* Start *

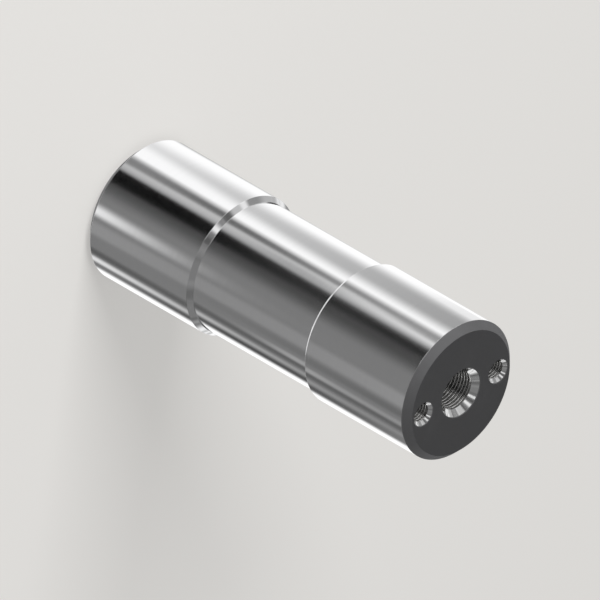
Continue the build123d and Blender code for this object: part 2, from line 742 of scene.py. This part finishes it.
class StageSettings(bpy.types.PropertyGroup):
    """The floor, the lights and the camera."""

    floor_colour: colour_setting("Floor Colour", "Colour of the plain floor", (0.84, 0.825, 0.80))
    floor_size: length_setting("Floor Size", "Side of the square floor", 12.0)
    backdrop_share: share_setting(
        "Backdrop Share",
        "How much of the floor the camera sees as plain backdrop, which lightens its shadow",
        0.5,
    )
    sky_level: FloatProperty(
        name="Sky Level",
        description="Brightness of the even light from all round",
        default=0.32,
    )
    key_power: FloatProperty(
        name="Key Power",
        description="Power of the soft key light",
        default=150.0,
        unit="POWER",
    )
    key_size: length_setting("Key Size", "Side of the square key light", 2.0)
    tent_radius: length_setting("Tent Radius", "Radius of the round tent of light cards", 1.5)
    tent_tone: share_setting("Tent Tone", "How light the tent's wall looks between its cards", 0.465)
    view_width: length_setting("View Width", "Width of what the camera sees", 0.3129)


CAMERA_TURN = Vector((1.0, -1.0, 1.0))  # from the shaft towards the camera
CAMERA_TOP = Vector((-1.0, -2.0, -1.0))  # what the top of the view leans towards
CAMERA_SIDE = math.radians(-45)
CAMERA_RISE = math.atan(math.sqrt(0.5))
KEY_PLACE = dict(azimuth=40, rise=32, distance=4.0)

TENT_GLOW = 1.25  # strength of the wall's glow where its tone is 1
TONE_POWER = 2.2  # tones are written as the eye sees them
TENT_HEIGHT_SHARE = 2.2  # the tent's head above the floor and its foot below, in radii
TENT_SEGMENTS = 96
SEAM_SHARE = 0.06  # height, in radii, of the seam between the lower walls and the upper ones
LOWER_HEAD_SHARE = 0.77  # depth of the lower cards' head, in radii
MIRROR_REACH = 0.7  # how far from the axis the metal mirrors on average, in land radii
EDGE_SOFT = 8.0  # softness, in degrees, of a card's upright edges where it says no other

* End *

What is expected: Your task is to repeat the data exactly, with nothing left out.

Correct output:
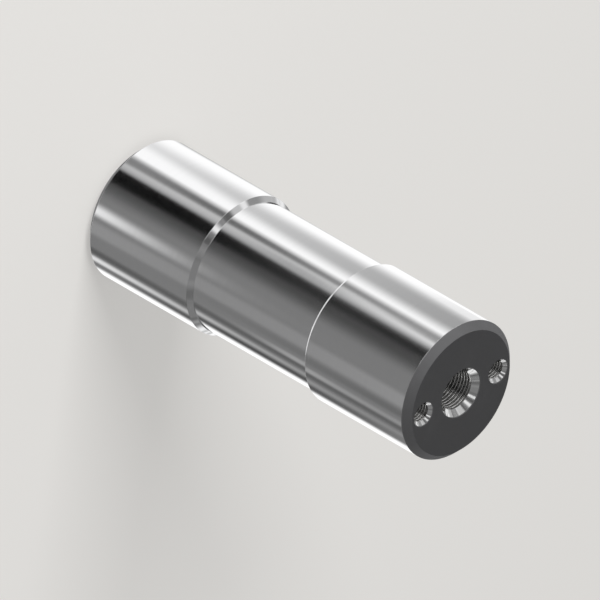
Continue the build123d and Blender code for this object: part 2, from line 742 of scene.py. This part finishes it.
class StageSettings(bpy.types.PropertyGroup):
    """The floor, the lights and the camera."""

    floor_colour: colour_setting("Floor Colour", "Colour of the plain floor", (0.84, 0.825, 0.80))
    floor_size: length_setting("Floor Size", "Side of the square floor", 12.0)
    backdrop_share: share_setting(
        "Backdrop Share",
        "How much of the floor the camera sees as plain backdrop, which lightens its shadow",
        0.5,
    )
    sky_level: FloatProperty(
        name="Sky Level",
        description="Brightness of the even light from all round",
        default=0.32,
    )
    key_power: FloatProperty(
        name="Key Power",
        description="Power of the soft key light",
        default=150.0,
        unit="POWER",
    )
    key_size: length_setting("Key Size", "Side of the square key light", 2.0)
    tent_radius: length_setting("Tent Radius", "Radius of the round tent of light cards", 1.5)
    tent_tone: share_setting("Tent Tone", "How light the tent's wall looks between its cards", 0.465)
    view_width: length_setting("View Width", "Width of what the camera sees", 0.3129)


CAMERA_TURN = Vector((1.0, -1.0, 1.0))  # from the shaft towards the camera
CAMERA_TOP = Vector((-1.0, -2.0, -1.0))  # what the top of the view leans towards
CAMERA_SIDE = math.radians(-45)
CAMERA_RISE = math.atan(math.sqrt(0.5))
KEY_PLACE = dict(azimuth=40, rise=32, distance=4.0)

TENT_GLOW = 1.25  # strength of the wall's glow where its tone is 1
TONE_POWER = 2.2  # tones are written as the eye sees them
TENT_HEIGHT_SHARE = 2.2  # the tent's head above the floor and its foot below, in radii
TENT_SEGMENTS = 96
SEAM_SHARE = 0.06  # height, in radii, of the seam between the lower walls and the upper ones
LOWER_HEAD_SHARE = 0.77  # depth of the lower cards' head, in radii
MIRROR_REACH = 0.7  # how far from the axis the metal mirrors on average, in land radii
EDGE_SOFT = 8.0  # softness, in degrees, of a card's upright edges where it says no other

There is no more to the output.